We all have heard about the apparent glut of savings in advanced economies, due to the combination of demographics and structural shifts that make the most dynamic sectors less capital intensive. This has led pension plans and other institutional investors to look for long-term reliable sources of income. We know that infrastructure can provide these income streams, but only with the adequate level of quality, good planning, economic soundness, and long-term resilience.

The mobilization of private capital for cross-border investment remains critically important amid scarce public resources in many emerging markets and developing economies.  However, the pattern of investment has evolved from mostly equity-based FDI in the 1990s to debt-based portfolio strategies.  This creates new demands for the structure of infrastructure projects and the design of suitable risk mitigating instruments, especially from MDBs.

Have no doubt, institutional investors have low tolerance for low-quality assets, and we will not be able to make infrastructure into an asset class just by adding financial enhancements or “de-risking.”
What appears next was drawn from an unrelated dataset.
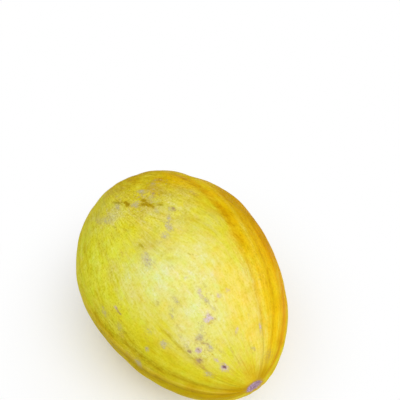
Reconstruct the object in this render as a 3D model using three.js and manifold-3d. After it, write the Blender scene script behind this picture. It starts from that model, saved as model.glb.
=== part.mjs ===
// A canary melon lying on its side: one ribbed, egg-shaped fruit and the dry stub of its cut stem.
// Millimetres, +Z up. The origin is the centre of the small flat spot that the fruit lies on.
// +X points to the blossom end, and the stem end is at -X.

import * as THREE from 'three';
import { mergeVertices } from 'three/addons/utils/BufferGeometryUtils.js';
import Module from 'manifold-3d';

const wasm = await Module();
wasm.setup();

// Driving dimensions of the fruit.
const HALF_LENGTH = 99.4;
const GIRTH_RADIUS = 73.5;
const TAPER = [-0.117, 0.015, -0.009]; // first to third order: slimmer toward the blossom end
const FLAT_SPOT_DEPTH = 1.2; // how far the rind is flattened where it lies
const END_CALM_RADIUS = 12; // grooves and lumps fade out inside this radius at both ends

// The corky scar where the blossom fell off.
const SCAR_RADIUS = 6.2;
const SCAR_SINK = 0.7;
const SCAR_RIM_HEIGHT = 0.5;
const SCAR_RIM_WIDTH = 1.6;

// The hollow that the stem stands in.
const HOLLOW_RADIUS = 8.5;
const HOLLOW_DEPTH = 3.4;

// The stub of the cut stem.
const STUB_RADIUS = 3.9;
const STUB_FLARE = 1.2; // how much wider it is where it meets the fruit
const STUB_LENGTH = 7.5;
const STUB_FLUTES = 5;
const STUB_FLUTE_DEPTH = 0.45;
const STUB_CUT_SLOPE = 0.16; // the cut runs a little across the stem
const SEAT_GAP = 0.3; // clearance between the stub and the fruit

// Mesh fineness.
const SECTORS = 72;
const RINGS = 40;
const POLE_CROWDING = 0.38; // 0 spaces the rings evenly; more crowds them at the two ends
const STUB_SECTORS = 30;
const STUB_RINGS = 6;

// Grooves between the ribs. Around is in degrees about the long axis: 0 is the top, 90 faces -Y.
// Each row: around, width in degrees, depth at the middle, at the blossom end and at the stem end.
const GROOVES = [
  [-70, 7, 0.5, 0.9, 0.6],
  [-47, 6, 0.7, 1.0, 0.6],
  [-28, 5, 0.6, 0.8, 0.5],
  [-6, 7, 0.1, 0.4, 0.5],
  [22, 7, 0.1, 0.5, 0.5],
  [47, 5, 0.2, 0.7, 0.5],
  [77, 6, 0.6, 0.9, 0.5],
  [95, 6, 0.5, 0.8, 0.6],
  [116, 7, 0.4, 0.8, 0.7],
  [139, 8, 0.3, 0.6, 0.6],
  [164, 8, 0.3, 0.7, 0.6],
  [189, 7, 0.4, 0.8, 0.5],
  [213, 8, 0.5, 0.7, 0.7],
  [238, 7, 0.4, 0.9, 0.6],
  [262, 7, 0.6, 0.9, 0.6],
];

// Broad swellings and flats that keep the fruit from being a turned shape.
// Each row: height, around in degrees, along from the middle, spread in degrees, spread along.
const LUMPS = [
  [-2.6, -46, -62, 17, 20],
  [-1.0, 108, 15, 20, 28],
  [0.8, 94, -40, 20, 18],
  [-1.0, -100, 84, 25, 16],
  [0.8, 28, -84, 22, 14],
  [0.7, -140, -25, 35, 40],
  [-0.9, 150, 45, 30, 35],
  [0.8, 160, -55, 30, 25],
];

const RIND = new THREE.MeshStandardMaterial({ color: 0xdcc64a, roughness: 0.48, metalness: 0 });
const DRY_WOOD = new THREE.MeshStandardMaterial({ color: 0x8d8873, roughness: 0.9, metalness: 0 });

// A smooth bump that is 1 at zero and dies away over the spread.
function bump(distance, spread) {
  return Math.exp(-((distance / spread) ** 2));
}

// The shorter way round from one direction to another, in degrees.
function turnBetween(from, to) {
  return THREE.MathUtils.euclideanModulo(to - from + 180, 360) - 180;
}

// Height of the rind's broad swellings at one place.
function swelling(around, along) {
  let height = 0;
  for (const [lift, lumpAround, lumpAlong, spreadAround, spreadAlong] of LUMPS) {
    height += lift * bump(turnBetween(lumpAround, around), spreadAround) * bump(along - lumpAlong, spreadAlong);
  }
  return height;
}

// Depth of the grooves between the ribs at one place; endShare is 0 at the girth and 1 at a tip.
function grooving(around, endShare, atBlossomEnd) {
  let depth = 0;
  for (const [grooveAround, width, middle, blossom, stem] of GROOVES) {
    const end = atBlossomEnd ? blossom : stem;
    depth += (middle + (end - middle) * endShare) * bump(turnBetween(grooveAround, around), width);
  }
  return depth;
}

// How far the blossom scar and the stem hollow move the skin along X at this distance from the axis.
function endRelief(radius, atBlossomEnd) {
  if (!atBlossomEnd) {
    return HOLLOW_DEPTH * Math.exp(-((radius / HOLLOW_RADIUS) ** 4));
  }
  const sink = SCAR_SINK * Math.exp(-((radius / SCAR_RADIUS) ** 8));
  const rim = SCAR_RIM_HEIGHT * bump(radius - SCAR_RADIUS - SCAR_RIM_WIDTH / 2, SCAR_RIM_WIDTH);
  return rim - sink;
}

// A point of the skin about the fruit's own middle. Polar is 0 at the blossom end and PI at the stem end.
function skinPoint(polar, around) {
  const share = Math.cos(polar);
  const along = HALF_LENGTH * share;
  const taper = 1 + TAPER[0] * share + TAPER[1] * share ** 2 + TAPER[2] * share ** 3;
  const plain = GIRTH_RADIUS * Math.sin(polar) * taper;
  const calm = 1 - bump(plain, END_CALM_RADIUS);
  const relief = swelling(around, along) - grooving(around, share ** 2, share > 0);
  const radius = plain + calm * relief;
  const angle = THREE.MathUtils.degToRad(around);
  return new THREE.Vector3(
    along + endRelief(radius, share > 0),
    -radius * Math.sin(angle),
    radius * Math.cos(angle),
  );
}

// The underside's lowest point, which becomes the centre of the flat spot.
function lowestPoint() {
  let lowest = new THREE.Vector3();
  for (let degree = 60; degree <= 120; degree += 0.25) {
    const point = skinPoint(THREE.MathUtils.degToRad(degree), 180);
    if (point.z < lowest.z) {
      lowest = point;
    }
  }
  return lowest;
}

// A three.js geometry as a manifold solid, with its shared corners merged.
function toSolid(geometry) {
  const bare = geometry.clone();
  bare.deleteAttribute('normal');
  bare.deleteAttribute('uv');
  const merged = mergeVertices(bare, 1e-4);
  const vertProperties = new Float32Array(merged.attributes.position.array);
  const triVerts = new Uint32Array(merged.index.array);
  return new wasm.Manifold(new wasm.Mesh({ numProp: 3, vertProperties, triVerts }));
}

function toGeometry(solid) {
  const mesh = solid.getMesh();
  const geometry = new THREE.BufferGeometry();
  geometry.setAttribute('position', new THREE.BufferAttribute(mesh.vertProperties, 3));
  geometry.setIndex(new THREE.BufferAttribute(mesh.triVerts, 1));
  geometry.computeVertexNormals();
  return geometry;
}

// A unit ball whose poles lie on the fruit's long axis, pushed out to the skin.
function skinGeometry() {
  const ball = new THREE.SphereGeometry(1, SECTORS, RINGS);
  const place = ball.attributes.position;
  for (let i = 0; i < place.count; i += 1) {
    const even = Math.acos(THREE.MathUtils.clamp(place.getY(i), -1, 1));
    const polar = even - (POLE_CROWDING / 2) * Math.sin(2 * even);
    const around = THREE.MathUtils.radToDeg(Math.atan2(-place.getZ(i), place.getX(i)));
    const point = skinPoint(polar, around);
    place.setXYZ(i, point.x, point.y, point.z);
  }
  return ball;
}

// The whole fruit, with the flat spot cut level at z = 0.
function makeFruit(middle) {
  const body = skinGeometry();
  body.translate(middle.x, middle.y, middle.z);
  const room = 3 * HALF_LENGTH;
  const above = new THREE.BoxGeometry(room, room, room);
  above.translate(middle.x, middle.y, room / 2);
  const fruit = new THREE.Mesh(toGeometry(toSolid(body).intersect(toSolid(above))), RIND);
  fruit.name = 'fruit';
  return fruit;
}

// The stub: a fluted, flared peg whose foot follows the floor of the stem hollow.
function makeStub(middle) {
  const peg = new THREE.CylinderGeometry(1, 1, 1, STUB_SECTORS, STUB_RINGS);
  const place = peg.attributes.position;
  for (let i = 0; i < place.count; i += 1) {
    const rise = place.getY(i) + 0.5;
    const angle = Math.atan2(place.getZ(i), place.getX(i));
    const flute = STUB_FLUTE_DEPTH * Math.cos(STUB_FLUTES * angle);
    const wall = STUB_RADIUS + STUB_FLARE * (1 - rise) ** 2 + flute;
    const radius = Math.hypot(place.getX(i), place.getZ(i)) * wall;
    const y = radius * Math.cos(angle);
    const z = radius * Math.sin(angle);
    const foot = SEAT_GAP - endRelief(radius, false);
    const cut = STUB_LENGTH - HOLLOW_DEPTH + STUB_CUT_SLOPE * z;
    place.setXYZ(i, -HALF_LENGTH - foot - (cut - foot) * rise, y, z);
  }
  const stub = new THREE.Mesh(toGeometry(toSolid(peg)), DRY_WOOD);
  stub.name = 'stem_stub';
  stub.position.copy(middle);
  return stub;
}

const lowest = lowestPoint();
const middle = new THREE.Vector3(-lowest.x, 0, -lowest.z - FLAT_SPOT_DEPTH);

const melon = new THREE.Group();
melon.add(makeFruit(middle), makeStub(middle));

export default melon;
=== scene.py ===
"""Looks of a canary melon: waxy streaked rind with rub marks, corky blossom scar, stem hollow and dry stub.

The fruit's own frame is used for its shape. Along runs from the stem end (-) to the blossom end (+), and
around is in degrees about that axis, 0 at the top and 90 facing -Y. Shape numbers are in millimetres and
are turned to metres when a mesh is made. Lamps, floor and camera are in metres.
"""

import math

import bpy
import numpy as np
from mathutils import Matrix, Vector


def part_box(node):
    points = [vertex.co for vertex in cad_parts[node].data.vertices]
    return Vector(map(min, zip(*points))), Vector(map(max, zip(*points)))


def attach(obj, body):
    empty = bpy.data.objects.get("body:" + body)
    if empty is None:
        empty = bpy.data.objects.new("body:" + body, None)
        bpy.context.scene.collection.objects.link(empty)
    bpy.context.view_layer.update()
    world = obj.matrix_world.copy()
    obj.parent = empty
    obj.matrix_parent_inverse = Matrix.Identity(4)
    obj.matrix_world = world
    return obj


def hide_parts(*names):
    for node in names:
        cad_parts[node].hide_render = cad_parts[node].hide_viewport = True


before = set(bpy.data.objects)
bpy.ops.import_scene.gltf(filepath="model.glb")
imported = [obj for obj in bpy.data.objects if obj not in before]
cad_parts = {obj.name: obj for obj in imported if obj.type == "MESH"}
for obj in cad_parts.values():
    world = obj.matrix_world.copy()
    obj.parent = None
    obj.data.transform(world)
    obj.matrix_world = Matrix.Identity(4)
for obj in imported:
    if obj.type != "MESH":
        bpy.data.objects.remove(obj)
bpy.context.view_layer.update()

MM = 0.001

# The fruit's body, as in the CAD part.
HALF_LENGTH = 99.4
GIRTH_RADIUS = 73.5
TAPER = (-0.117, 0.015, -0.009)
END_CALM_RADIUS = 12
SCAR_RADIUS = 6.2
SCAR_SINK = 0.7
SCAR_RIM_HEIGHT = 0.5
SCAR_RIM_WIDTH = 1.6
HOLLOW_RADIUS = 8.5
HOLLOW_DEPTH = 3.4

# Grooves between the ribs: around, width in degrees, depth at the middle, the blossom end and the stem end.
GROOVES = (
    (-70, 7, 0.5, 0.9, 0.6),
    (-47, 6, 0.7, 1.0, 0.6),
    (-28, 5, 0.6, 0.8, 0.5),
    (-6, 7, 0.1, 0.4, 0.5),
    (22, 7, 0.1, 0.5, 0.5),
    (47, 5, 0.2, 0.7, 0.5),
    (77, 6, 0.6, 0.9, 0.5),
    (95, 6, 0.5, 0.8, 0.6),
    (116, 7, 0.4, 0.8, 0.7),
    (139, 8, 0.3, 0.6, 0.6),
    (164, 8, 0.3, 0.7, 0.6),
    (189, 7, 0.4, 0.8, 0.5),
    (213, 8, 0.5, 0.7, 0.7),
    (238, 7, 0.4, 0.9, 0.6),
    (262, 7, 0.6, 0.9, 0.6),
)

# Broad swellings: height, around, along, spread in degrees, spread along.
LUMPS = (
    (-2.6, -46, -62, 17, 20),
    (-1.0, 108, 15, 20, 28),
    (0.8, 94, -40, 20, 18),
    (-1.0, -100, 84, 25, 16),
    (0.8, 28, -84, 22, 14),
    (0.7, -140, -25, 35, 40),
    (-0.9, 150, 45, 30, 35),
    (0.8, 160, -55, 30, 25),
)

# Fine relief that only the rind has.
DIMPLE_SIZE = 21
DIMPLE_HEIGHT = 0.16
DIMPLE_SEED = 3
PUCKER_SIZE = 8
PUCKER_HEIGHT = 0.035
PUCKER_SEED = 5
FIBRE_SIZE = 9
FIBRE_HEIGHT = 0.05
FIBRE_SEED = 7
FIBRE_STRETCH = 9
STREAK_HEIGHTS = (("bright", 0.12), ("amber", -0.16), ("olive", -0.16))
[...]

Quality is also essential if we want to transfer assets from the balance sheet of governments—or banks—to long-term investors. Ensuring the integration of quality factors early on is what may allow us to support governments to build new assets, absorbing the difficulties to manage risks of the greenfield phase, with the expectation that these assets will be recycled to the private sector later on.

At the World Bank Group we are working hard to achieve these objectives, focusing our efforts through what we refer to as “maximizing financing for development-MFD.” This approach leverages the private sector and optimizes the use of scarce public resources, while continuing to promote good governance and ensure environmental and social sustainability.

Thanks to the World Bank’s ESG guidelines, safeguards are increasingly being incorporated in investment decisions and are required for Bank support of investment projects.  And with new Procurement Guidelines that incentivize lifecycle costing, quality considerations can be built into the design of projects from the outset.

We share the government of Japan’s view that it is critical to raise awareness and scale-up attention to quality dimensions of infrastructure in developing countries: economic efficiency, safety, environmental and social sustainability, local economic and social contribution, and resilience against natural disasters. Therefore, we have grown our commitment to funding the preparation of commercially viable projects, in many cases in through our Quality in Infrastructure Investment partnership.

Because we also recognize that there is a limit in the risk capacity of institutional investors, and regulatory constraints to the exposure that banks can have to infrastructure, we are also developing facilities aimed at absorbing those risks that are more suitable to be supported by the public sector.  Together with other MDBs, we are expanding the offering of innovative credit enhancement instruments designed to respond to investor needs.

These considerations are even more important as the global financial conditions continue to evolve and we see more market volatility, issues of debt sustainability for low-income countries and indications of rising protectionism.

We believe that the potential of the emerging markets and developing economies is real and a source of global stability, with a growing middle class and a dynamic demography, particularly in some regions.  For the global economy to reap the benefits of this surge in consumer purchasing power, we need to help these economies to continue to improve their productivity, creating opportunities to expand trade and human capital.

A sizable part of the growth of the world economy and profits already come from these regions, and using the global savings to support the economically sound expansion of climate friendly, resilient, quality infrastructure is an endeavor that deserves coordinated efforts at the global level in the period ahead—which makes the upcoming Japanese G20 Presidency so propitious.

Thank you for your attention, your participation, and for being our partners in this important work.